> COLLECTED DATA:
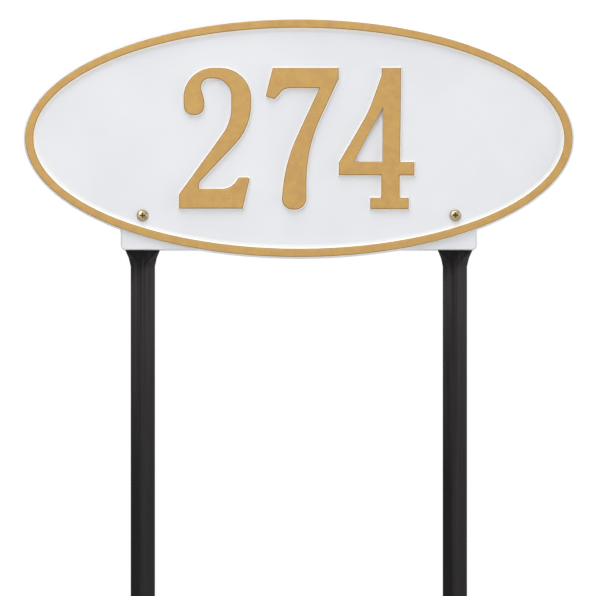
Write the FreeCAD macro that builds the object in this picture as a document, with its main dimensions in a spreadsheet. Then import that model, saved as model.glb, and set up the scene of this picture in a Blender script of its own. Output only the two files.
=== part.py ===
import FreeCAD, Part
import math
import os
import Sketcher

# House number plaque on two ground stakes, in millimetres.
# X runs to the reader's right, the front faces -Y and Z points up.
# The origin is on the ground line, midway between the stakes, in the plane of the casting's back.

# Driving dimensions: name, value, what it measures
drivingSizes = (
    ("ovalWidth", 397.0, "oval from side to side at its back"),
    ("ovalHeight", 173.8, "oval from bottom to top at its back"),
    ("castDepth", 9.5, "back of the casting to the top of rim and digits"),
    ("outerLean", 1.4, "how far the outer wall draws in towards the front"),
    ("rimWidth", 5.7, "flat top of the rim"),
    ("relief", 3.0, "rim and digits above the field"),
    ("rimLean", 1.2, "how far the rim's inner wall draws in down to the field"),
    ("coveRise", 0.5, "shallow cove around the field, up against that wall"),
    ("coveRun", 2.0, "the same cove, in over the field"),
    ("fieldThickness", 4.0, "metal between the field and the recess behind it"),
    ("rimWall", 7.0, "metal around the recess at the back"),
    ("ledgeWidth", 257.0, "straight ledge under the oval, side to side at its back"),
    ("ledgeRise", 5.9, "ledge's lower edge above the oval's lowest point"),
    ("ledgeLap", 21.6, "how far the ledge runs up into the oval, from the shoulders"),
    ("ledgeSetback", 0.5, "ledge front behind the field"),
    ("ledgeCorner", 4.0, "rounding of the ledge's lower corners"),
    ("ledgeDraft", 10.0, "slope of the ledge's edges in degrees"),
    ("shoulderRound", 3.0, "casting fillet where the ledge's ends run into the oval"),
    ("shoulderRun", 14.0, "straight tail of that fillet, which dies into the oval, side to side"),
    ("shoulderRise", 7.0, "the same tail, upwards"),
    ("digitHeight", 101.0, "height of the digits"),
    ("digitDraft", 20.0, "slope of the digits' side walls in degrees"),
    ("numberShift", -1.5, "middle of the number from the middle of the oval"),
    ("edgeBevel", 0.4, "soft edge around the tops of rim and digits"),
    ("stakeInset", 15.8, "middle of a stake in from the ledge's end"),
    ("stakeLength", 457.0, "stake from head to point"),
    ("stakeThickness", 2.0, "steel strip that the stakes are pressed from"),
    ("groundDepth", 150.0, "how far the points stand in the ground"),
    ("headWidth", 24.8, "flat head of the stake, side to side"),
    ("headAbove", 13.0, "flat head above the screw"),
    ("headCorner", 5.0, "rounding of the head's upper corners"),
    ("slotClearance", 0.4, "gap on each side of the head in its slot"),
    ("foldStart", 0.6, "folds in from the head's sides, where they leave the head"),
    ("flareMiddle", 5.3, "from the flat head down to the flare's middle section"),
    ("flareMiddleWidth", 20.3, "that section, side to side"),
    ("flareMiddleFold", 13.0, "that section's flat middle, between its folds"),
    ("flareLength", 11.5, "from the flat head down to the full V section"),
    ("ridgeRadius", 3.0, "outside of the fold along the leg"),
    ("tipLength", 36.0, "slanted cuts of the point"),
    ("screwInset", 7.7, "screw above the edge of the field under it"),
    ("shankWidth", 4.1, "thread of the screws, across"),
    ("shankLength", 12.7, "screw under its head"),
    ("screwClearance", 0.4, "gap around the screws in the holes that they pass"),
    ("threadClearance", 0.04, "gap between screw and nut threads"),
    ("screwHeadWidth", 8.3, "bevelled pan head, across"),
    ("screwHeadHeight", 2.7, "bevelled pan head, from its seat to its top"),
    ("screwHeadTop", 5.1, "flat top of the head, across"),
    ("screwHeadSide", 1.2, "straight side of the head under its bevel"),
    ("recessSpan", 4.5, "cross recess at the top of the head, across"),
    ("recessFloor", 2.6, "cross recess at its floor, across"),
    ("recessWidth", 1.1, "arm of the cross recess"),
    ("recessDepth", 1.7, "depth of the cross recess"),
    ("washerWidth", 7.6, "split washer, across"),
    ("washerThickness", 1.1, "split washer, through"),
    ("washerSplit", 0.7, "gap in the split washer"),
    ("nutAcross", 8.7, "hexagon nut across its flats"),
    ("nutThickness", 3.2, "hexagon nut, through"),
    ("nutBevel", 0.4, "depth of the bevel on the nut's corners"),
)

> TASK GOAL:
Copy down the whole of the data above, matching it exactly.

> OUTPUT OF THE EXERCISE:
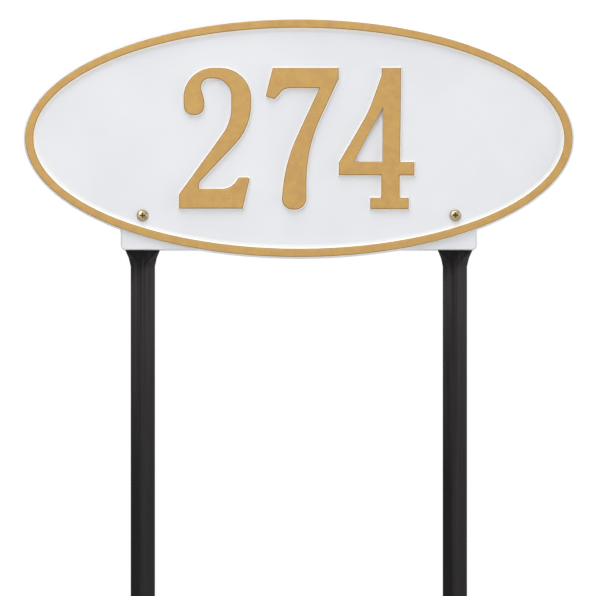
Write the FreeCAD macro that builds the object in this picture as a document, with its main dimensions in a spreadsheet. Then import that model, saved as model.glb, and set up the scene of this picture in a Blender script of its own. Output only the two files.
=== part.py ===
import FreeCAD, Part
import math
import os
import Sketcher

# House number plaque on two ground stakes, in millimetres.
# X runs to the reader's right, the front faces -Y and Z points up.
# The origin is on the ground line, midway between the stakes, in the plane of the casting's back.

# Driving dimensions: name, value, what it measures
drivingSizes = (
    ("ovalWidth", 397.0, "oval from side to side at its back"),
    ("ovalHeight", 173.8, "oval from bottom to top at its back"),
    ("castDepth", 9.5, "back of the casting to the top of rim and digits"),
    ("outerLean", 1.4, "how far the outer wall draws in towards the front"),
    ("rimWidth", 5.7, "flat top of the rim"),
    ("relief", 3.0, "rim and digits above the field"),
    ("rimLean", 1.2, "how far the rim's inner wall draws in down to the field"),
    ("coveRise", 0.5, "shallow cove around the field, up against that wall"),
    ("coveRun", 2.0, "the same cove, in over the field"),
    ("fieldThickness", 4.0, "metal between the field and the recess behind it"),
    ("rimWall", 7.0, "metal around the recess at the back"),
    ("ledgeWidth", 257.0, "straight ledge under the oval, side to side at its back"),
    ("ledgeRise", 5.9, "ledge's lower edge above the oval's lowest point"),
    ("ledgeLap", 21.6, "how far the ledge runs up into the oval, from the shoulders"),
    ("ledgeSetback", 0.5, "ledge front behind the field"),
    ("ledgeCorner", 4.0, "rounding of the ledge's lower corners"),
    ("ledgeDraft", 10.0, "slope of the ledge's edges in degrees"),
    ("shoulderRound", 3.0, "casting fillet where the ledge's ends run into the oval"),
    ("shoulderRun", 14.0, "straight tail of that fillet, which dies into the oval, side to side"),
    ("shoulderRise", 7.0, "the same tail, upwards"),
    ("digitHeight", 101.0, "height of the digits"),
    ("digitDraft", 20.0, "slope of the digits' side walls in degrees"),
    ("numberShift", -1.5, "middle of the number from the middle of the oval"),
    ("edgeBevel", 0.4, "soft edge around the tops of rim and digits"),
    ("stakeInset", 15.8, "middle of a stake in from the ledge's end"),
    ("stakeLength", 457.0, "stake from head to point"),
    ("stakeThickness", 2.0, "steel strip that the stakes are pressed from"),
    ("groundDepth", 150.0, "how far the points stand in the ground"),
    ("headWidth", 24.8, "flat head of the stake, side to side"),
    ("headAbove", 13.0, "flat head above the screw"),
    ("headCorner", 5.0, "rounding of the head's upper corners"),
    ("slotClearance", 0.4, "gap on each side of the head in its slot"),
    ("foldStart", 0.6, "folds in from the head's sides, where they leave the head"),
    ("flareMiddle", 5.3, "from the flat head down to the flare's middle section"),
    ("flareMiddleWidth", 20.3, "that section, side to side"),
    ("flareMiddleFold", 13.0, "that section's flat middle, between its folds"),
    ("flareLength", 11.5, "from the flat head down to the full V section"),
    ("ridgeRadius", 3.0, "outside of the fold along the leg"),
    ("tipLength", 36.0, "slanted cuts of the point"),
    ("screwInset", 7.7, "screw above the edge of the field under it"),
    ("shankWidth", 4.1, "thread of the screws, across"),
    ("shankLength", 12.7, "screw under its head"),
    ("screwClearance", 0.4, "gap around the screws in the holes that they pass"),
    ("threadClearance", 0.04, "gap between screw and nut threads"),
    ("screwHeadWidth", 8.3, "bevelled pan head, across"),
    ("screwHeadHeight", 2.7, "bevelled pan head, from its seat to its top"),
    ("screwHeadTop", 5.1, "flat top of the head, across"),
    ("screwHeadSide", 1.2, "straight side of the head under its bevel"),
    ("recessSpan", 4.5, "cross recess at the top of the head, across"),
    ("recessFloor", 2.6, "cross recess at its floor, across"),
    ("recessWidth", 1.1, "arm of the cross recess"),
    ("recessDepth", 1.7, "depth of the cross recess"),
    ("washerWidth", 7.6, "split washer, across"),
    ("washerThickness", 1.1, "split washer, through"),
    ("washerSplit", 0.7, "gap in the split washer"),
    ("nutAcross", 8.7, "hexagon nut across its flats"),
    ("nutThickness", 3.2, "hexagon nut, through"),
    ("nutBevel", 0.4, "depth of the bevel on the nut's corners"),
)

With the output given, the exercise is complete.